Ihrer Statistik nach sind 84 Prozent der Dinge, die Menschen in die Reparaturwerkstatt tragen, auch reparabel. Beim Café kaputt liegt die Erfolgsquote im bisherigen Jahr bei 70 Prozent. Insgesamt wurden seit 1. Januar 2022 rund 280 Textilien, Elektro- und Haushaltsgeräte repariert. In diesem Jahr wurden dadurch umgerechnet fünf Tonnen CO2 gespart.

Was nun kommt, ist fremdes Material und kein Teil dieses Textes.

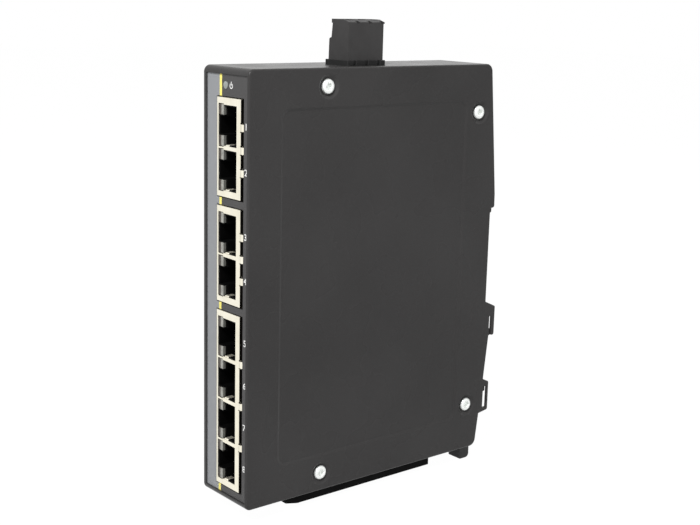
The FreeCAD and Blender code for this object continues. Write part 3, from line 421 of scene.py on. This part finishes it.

Für seinen nachhaltigen Effekt ist das Café-kaputt-Team in diesem Jahr in der Kategorie „Engagiert in Leipzig“ mit dem Leipziger Zukunftspreis 2022 ausgezeichnet worden. Für die Jury – bestehend aus den Stiftern: Stadt Leipzig, Forum Nachhaltiges Leipzig, Leipziger Gruppe, VNG Stiftung, Sparkasse Leipzig, WEV Westsächsische Entsorgungs- und Verwertungsgesellschaft – war der Beitrag der Reparaturinitiative für einen ressourcenschonenden Lebensstil und eine zukunftsfähige Ökonomie ausschlaggebend. Weitere Preisträger des Leipziger Zukunftspreises 2022 sind die Digitalisierungsinitiative „TechTeens – IT Starts with You“ der Joblinge gAG sowie der Stromspar-Check der Caritas.